Even without these new policies and procedures, the NDIA has managed to clamp down on the growth rate in individual support packages, a scenario that has been used by ministers in the federal government to sound a budget alarm.

In the six months to December, 37 per cent of NDIS plans reviews resulted in an increase in value to that plan of more than 5 per cent. Similarly, 34 per cent of plans were decreased in value by more than 5 per cent, the highest proportion of reductions since 2018-19.

New modelling from Per Capita, commissioned by the campaign group Every Australian Counts, estimates the economic benefit of the NDIS at $58 billion nationally on a $20 billion investment. The analysis suggests 580,000 direct and indirect jobs have been created by the NDIS.
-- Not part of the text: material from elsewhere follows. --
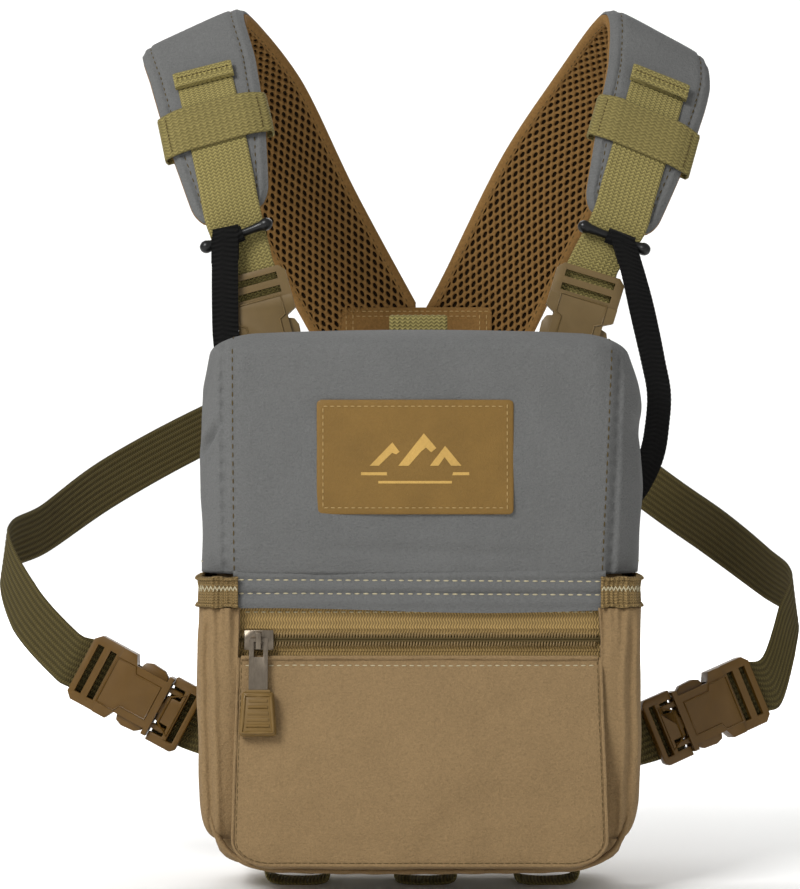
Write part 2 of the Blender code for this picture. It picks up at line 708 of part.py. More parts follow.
SIDE_RIGHT = [
    ((0.0360, 0.1710, 0.1170), (-0.59, 0, -0.81), WEBBING_HALF),
    ((0.0580, 0.1685, 0.1035), (-0.59, 0, -0.81), WEBBING_HALF),
    ((0.1257, 0.1250, 0.0486), (-0.52, 0, -0.85), WEBBING_HALF),
    ((0.1568, 0.0900, 0.0249), (-0.40, 0, -0.92), WEBBING_HALF),
    ((0.1786, 0.0550, 0.0060), (-0.15, 0.05, -0.99), WEBBING_HALF),
    ((0.1892, 0.0270, -0.0045), (0.10, 0.05, -0.99), WEBBING_HALF),
    ((0.1835, 0.0075, -0.0210), (0.33, 0, -0.94), WEBBING_HALF),
]
TETHER_LEFT = [
    ((-0.0952, -0.0022, 0.1790), (0.95, 0, 0.20), TETHER_HALF),
    ((-0.0955, -0.0022, 0.1600), (1, 0, 0), TETHER_HALF),
    ((-0.0950, -0.0022, 0.1250), (1, 0, 0), TETHER_HALF),
    ((-0.0920, -0.0030, 0.1050), (1, 0, -0.1), TETHER_HALF),
    ((-0.0885, -0.0076, 0.0860), (1, 0, -0.1), TETHER_HALF),
    ((-0.0875, -0.0076, 0.0700), (1, 0, 0), TETHER_HALF),
]
TETHER_RIGHT = [
    ((0.1008, -0.0022, 0.1750), (0.94, 0, -0.34), TETHER_HALF),
    ((0.1070, -0.0022, 0.1530), (0.97, 0.1, -0.20), TETHER_HALF),
    ((0.1123, -0.0018, 0.1303), (0.95, 0.3, 0.15), TETHER_HALF),
    ((0.1162, -0.0012, 0.1124), (0.90, 0.4, 0.10), TETHER_HALF),
    ((0.1190, -0.0010, 0.0970), (0.90, 0.4, 0), TETHER_HALF),
    ((0.1182, -0.0010, 0.0817), (0.90, 0.4, -0.10), TETHER_HALF),
    ((0.1152, -0.0012, 0.0658), (0.90, 0.3, -0.30), TETHER_HALF),
    ((0.1070, -0.0030, 0.0500), (0.80, 0, -0.60), TETHER_HALF),
    ((0.0985, -0.0046, 0.0415), (0.72, 0, -0.70), TETHER_HALF),
    ((0.0900, -0.0072, 0.0340), (0.72, 0, -0.70), TETHER_HALF),
    ((0.0860, -0.0075, 0.0305), (0.72, 0, -0.70), TETHER_HALF),
]
BARS = {
    "left": ((-0.0901, 0.0010, 0.1750 + RISE), (0.934, 0, 0.358)),
    "right": ((0.0970, 0.0010, 0.1738 + RISE), (0.935, 0, -0.355)),
}


def with_bag_top(stations, count=None):
    """Stations that go up and down with the top of the bag."""
    moved = [((x, y, z + RISE), width, half) for (x, y, z), width, half in stations[:count]]
    return moved + stations[len(moved):]


def with_bag_side(stations, side, first):
    """Stations from the first on that go in and out with the side of the bag."""
    out = side * SPREAD
    moved = [((x + out, y, z), width, half) for (x, y, z), width, half in stations[first:]]
    return stations[:first] + moved


SHOULDER_LEFT = with_bag_top(SHOULDER_LEFT)
SHOULDER_RIGHT = with_bag_top(SHOULDER_RIGHT)
SIDE_LEFT = with_bag_top(SIDE_LEFT, 2)
SIDE_RIGHT = with_bag_top(SIDE_RIGHT, 2)
TETHER_LEFT = with_bag_side(with_bag_top(TETHER_LEFT), -1, 3)
TETHER_RIGHT = with_bag_side(with_bag_top(TETHER_RIGHT), 1, 2)
PAD_OUTSIDE = PAD_SPLIT / 2 + FOAM
MESH_INSIDE = PAD_SPLIT / 2 + MESH


def trim_at_middle(bm, side):
    """Cut a strap's surface where the two straps meet behind the neck."""
    geometry = bm.verts[:] + bm.edges[:] + bm.faces[:]
    bmesh.ops.bisect_plane(
        bm,
        geom=geometry,
        dist=1e-6,
        plane_co=(side * GAP, 0, 0),
        plane_no=(-side, 0, 0),
        clear_outer=True,
    )


def make_shoulder(side, name, stations, buckle, finishes):
    cloth, mesh, webbing, elastic, black = finishes
    route = Route(stations)
    layers = (
        ("shoulder_pad_" + name, PAD_OUTSIDE - FOAM / 2, FOAM, cloth),
        ("shoulder_mesh_" + name, MESH / 2 - MESH_INSIDE, MESH, mesh),
    )
    for label, offset, thickness, finish in layers:
        bm = ribbon_surface(route, 0.0, route.length, 0.009, offset)
        trim_at_middle(bm, side)
        thicken(add_mesh(label, bm, finish), thickness, offset=0.0)

    # the webbing runs from the tab down the pad, under the keeper, to the adjuster
    lift = PAD_OUTSIDE + GAP + WEBBING / 2
    down = []
    count = 5
    for i in range(count):
        point, width, outward, _ = route.at(TAB_AT * (count - 1 - i) / (count - 1))
        down.append((point + outward * lift, -width, SHOULDER_WEBBING_HALF))
    behind = BAR_BACK - 2 * GAP - WEBBING / 2
    for u in (-0.004, 0.004, SLOTS[1][1] - 0.001):
        down.append((buckle.point(u, 0.0, behind), -buckle.width, WEBBING_HALF))
    strap = Route(down)
    ribbon("shoulder_webbing_" + name, strap, 0.0, strap.length, 0.0, WEBBING, webbing, step=0.011)

    start, end = KEEPER_AT - KEEPER_LENGTH / 2, KEEPER_AT + KEEPER_LENGTH / 2
    bottom = -MESH_INSIDE - KEEPER_EASE
    top = lift + WEBBING / 2 + KEEPER_EASE
    wall = KEEPER_THICKNESS
    half = route.at(KEEPER_AT)[3] + 0.0022
    middle = (top + bottom) / 2
    keeper = ribbon(
        "keeper_band_" + name, route, start, end, middle, top - bottom + 2 * wall,
        elastic, half + wall, step=KEEPER_LENGTH / 3,
    )
    hole = ribbon(
        keeper.name + "_cut", route, start - wall * 3, end + wall * 3, middle,
        top - bottom, None, half, step=KEEPER_LENGTH / 3,
    )
    combine(keeper, hole)

    start, end = TAB_AT - TAB_LENGTH / 2, TAB_AT + TAB_LENGTH / 2
    over = lift + WEBBING + 2 * GAP
    tab_half = SHOULDER_WEBBING_HALF + 0.0008
    ribbon("webbing_tab_" + name, route, start, end, over, WEBBING, webbing, tab_half, TAB_LENGTH / 2)

    tether = Route(TETHER_LEFT if name == "left" else TETHER_RIGHT)
    ribbon("tether_" + name, tether, 0.0, tether.length, 0.0, TETHER_THICKNESS, black, step=0.012)
    make_bar("strap_bar_" + name, *BARS[name], black)


def make_bar(name, centre, along, black):
    """A round bar with ball ends, turned about its own length."""
    profile = []
    steps = 5
    for end in (1, -1):
        arc = []
        neck = math.asin(BAR_RADIUS / BALL_RADIUS)
        for i in range(steps + 1):
            angle = (math.pi - neck) * i / steps
            height = BAR_LENGTH / 2 + BALL_RADIUS * (math.cos(angle) - 1)
            arc.append((BALL_RADIUS * math.sin(angle), end * height))
        profile += arc if end > 0 else arc[::-1]
    bm = bmesh.new()
    verts = [bm.verts.new((x, 0, z)) for x, z in profile]
    for one, two in zip(verts, verts[1:]):
        bm.edges.new((one, two))
    turn = Vector((0, 0, 1)).rotation_difference(Vector(along).normalized())
    place = Matrix.Translation(centre) @ turn.to_matrix().to_4x4()
    made = add_mesh(name, bm, black, place)
    spun = made.modifiers.new("turned", "SCREW")
    spun.steps = spun.render_steps = 10
    spun.use_merge_vertices = True
    spun.merge_threshold = 0.00001


def make_yoke(webbing):
    low = (-YOKE_HALF_WIDTH, YOKE_FRONT, YOKE_LOW)
    high = (YOKE_HALF_WIDTH, YOKE_FRONT + YOKE_THICKNESS, YOKE_HIGH)
    bm = cube_between(low, high)
    round_edges(bm, 1, lambda p: True, 0.008, 2)
    add_mesh("yoke_plate", bm, webbing)


def make_grab_loop(webbing):
    """A folded loop of webbing that stands up from the top of the bag's back."""
    inner = BAG_BACK + GAP + WEBBING / 2
    outer = inner + WEBBING + 2 * GAP
    low = PAD_HALF_HEIGHT + 3 * GAP
    top, spread = GRAB_LOOP_TOP - WEBBING / 2, GRAB_LOOP_SPREAD
    near = LID_BACK + 2 * GAP + WEBBING / 2
    far = near + spread
    profile = [
        (inner, low), (inner, BAG_TOP - 0.010), (near, BAG_TOP),
        (near, top - spread / 2), (near + spread / 2, top),
        (far, top - spread / 2), (far, BAG_TOP), (outer, BAG_TOP - 0.014),
        (outer, low),
    ]
    stations = [((0.0, y, z), (1, 0, 0), GRAB_LOOP_HALF) for y, z in profile]
    loop = Route(stations, samples=4)
    ribbon("grab_loop", loop, 0.0, loop.length, 0.0, WEBBING, webbing, step=0.004)


def make_side_strap(name, stations, buckle, webbing):
    behind = BAR_BACK - 2 * GAP - WEBBING / 2
    straight = Vector(stations[-1][1]).dot(buckle.width) > 0
    across = buckle.width if straight else -buckle.width
    ends = []
    for u in (-0.010, 0.0, SLOTS[1][1] - 0.001):
        ends.append((buckle.point(u, 0.0, behind), across, WEBBING_HALF))
    strap = Route(stations + ends)
    ribbon("side_strap_" + name, strap, 0.0, strap.length, 0.0, WEBBING, webbing, step=0.015)


def make_stub(buckle, end_points, webbing):
    """Webbing from behind a buckle's plug to where it is sewn on the bag."""
    behind = -PLUG_THICKNESS / 2 - 2 * GAP - WEBBING / 2
    stations = []
    for u in (PRONG_HINGE[0] + 0.002, PLUG_END - 0.001):
        stations.append((buckle.point(u, 0.0, behind), buckle.width, WEBBING_HALF))
    for point, width in end_points:
        stations.append((point, width, WEBBING_HALF))
    route = Route(stations, samples=6)
    ribbon("strap_stub_" + buckle.name, route, 0.0, route.length, 0.0, WEBBING, webbing, step=0.007)


def main():
    cloth = material("grey_softshell", (0.17, 0.173, 0.167), 0.85)
    tan = material("tan_softshell", (0.29, 0.197, 0.098), 0.85)
    lining = material("tan_lining", (0.35, 0.27, 0.16), 0.8)
    board = material("board", (0.05, 0.05, 0.05), 0.6)
    tape = material("zip_tape", (0.29, 0.195, 0.077), 0.8)
    coil = material("zip_coil", (0.17, 0.11, 0.045), 0.45)
    metal = material("brushed_metal", (0.30, 0.27, 0.23), 0.35, 0.9)
    grip = material("moulded_grip", (0.19, 0.12, 0.042), 0.5)
    elastic = material("elastic", (0.153, 0.105, 0.05), 0.8)
    khaki = material("khaki_webbing", (0.24, 0.20, 0.072), 0.75)
    olive = material("olive_webbing", (0.078, 0.061, 0.022), 0.75)
    mesh = material("spacer_mesh", (0.125, 0.07, 0.025), 0.85)
    plastic = material("buckle_plastic", (0.15, 0.085, 0.014), 0.35)
    black = material("black_plastic", (0.010, 0.009, 0.008), 0.35)
    patch = material("patch_leather", (0.23, 0.138, 0.038), 0.5)
    magnet = material("magnet", (0.4, 0.4, 0.4), 0.3, 1.0)

    make_bag(tan, lining, board)
    make_front_pocket(tan)
    make_zip(tape, coil, metal, grip)
    make_side_pocket(-1, "left", tan, elastic)
    make_side_pocket(1, "right", tan, elastic)
    make_lid(cloth, patch, magnet)
    make_bottom_webbing(khaki)

    buckles = place_buckles()
    for buckle in buckles.values():
        buckle.make(plastic)
    finishes = (cloth, mesh, khaki, khaki, black)
    make_shoulder(-1, "left", SHOULDER_LEFT, buckles["shoulder_left"], finishes)
    make_shoulder(1, "right", SHOULDER_RIGHT, buckles["shoulder_right"], finishes)
    make_yoke(olive)
    make_grab_loop(olive)
    make_side_strap("left", SIDE_LEFT, buckles["side_left"], olive)
    make_side_strap("right", SIDE_RIGHT, buckles["side_right"], olive)

    sewn = BAG_BACK + 2 * GAP + WEBBING / 2
    for side, name in ((-1, "shoulder_left"), (1, "shoulder_right")):
        buckle = buckles[name]
        across = buckle.width
        ends = [
            ((side * (0.0660 + SPREAD), 0.0045, BAG_TOP - 0.0010), across),
            ((side * (0.0652 + SPREAD), (sewn + 0.0045) / 2, BAG_TOP - 0.0070), across),
            ((side * (0.0645 + SPREAD), sewn + GAP, BAG_TOP - 0.0140), across),
            ((side * (0.0642 + SPREAD), sewn, BAG_TOP - 0.0185), across),
            ((side * (0.0640 + SPREAD), sewn, PAD_HALF_HEIGHT + 0.0055), across),
        ]
        make_stub(buckle, ends, olive)
    for side, name in ((-1, "side_left"), (1, "side_right")):
        buckle = buckles[name]
        end = buckle.point(PLUG_END + 0.012, 0.0, -PLUG_THICKNESS)
        end.x = side * (BAG_HALF_WIDTH + 2 * GAP)
        upright = Vector((0, 0, 1 if buckle.width.z > 0 else -1))
        make_stub(buckle, [(end, upright)], olive)


for leftover in list(bpy.data.objects):
    bpy.data.objects.remove(leftover)
PARTS = collection(PACK)
CUTTERS = collection("cutters")
main()
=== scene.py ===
"""Looks for the binocular harness pack: cloth, webbing, stitching, zip and buckles,
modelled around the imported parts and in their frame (metres, +Z up, -Y the front).

Straps follow the same routes as the part's straps. Cloth shells are cubes drawn out to
rounded, crowned boxes. Everything rides on the body that carries it.
"""

import json
import math

import bmesh
import bpy
import numpy as np
from bpy.props import FloatProperty, FloatVectorProperty, IntProperty, PointerProperty
from mathutils import Matrix, Vector, noise
from mathutils.bvhtree import BVHTree

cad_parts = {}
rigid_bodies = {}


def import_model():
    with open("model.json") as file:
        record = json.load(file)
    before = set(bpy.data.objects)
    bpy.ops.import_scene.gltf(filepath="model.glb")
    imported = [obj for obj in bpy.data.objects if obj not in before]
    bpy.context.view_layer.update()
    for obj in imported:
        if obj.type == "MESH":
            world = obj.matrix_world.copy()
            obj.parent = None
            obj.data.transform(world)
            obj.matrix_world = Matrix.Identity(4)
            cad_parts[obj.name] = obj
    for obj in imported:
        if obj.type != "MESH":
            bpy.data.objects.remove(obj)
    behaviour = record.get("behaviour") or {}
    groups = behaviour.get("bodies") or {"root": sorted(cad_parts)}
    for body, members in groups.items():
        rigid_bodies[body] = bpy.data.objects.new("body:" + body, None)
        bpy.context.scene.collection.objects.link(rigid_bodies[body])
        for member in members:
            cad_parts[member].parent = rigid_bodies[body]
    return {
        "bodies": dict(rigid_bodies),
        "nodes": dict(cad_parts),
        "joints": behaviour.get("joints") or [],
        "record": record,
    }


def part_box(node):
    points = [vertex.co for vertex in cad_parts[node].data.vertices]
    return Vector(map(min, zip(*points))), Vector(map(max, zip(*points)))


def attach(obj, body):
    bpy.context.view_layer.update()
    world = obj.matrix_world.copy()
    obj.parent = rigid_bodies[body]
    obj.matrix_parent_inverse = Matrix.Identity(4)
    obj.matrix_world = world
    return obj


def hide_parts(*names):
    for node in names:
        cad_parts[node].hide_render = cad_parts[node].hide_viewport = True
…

Almost six years since the transition to the full scheme began, the agency management is finally now commissioning research on outcomes.

“We’re looking to collect hard data,” Hoffman told the senate committee hearing this week, “around health, employment and income levels as well as subjective data through surveys – self-reported data from participants and their families – as to whether things are getting better in terms of social participation, economic participation, health outcomes, independence et cetera, and correlating that back with the sorts of supports they were receiving.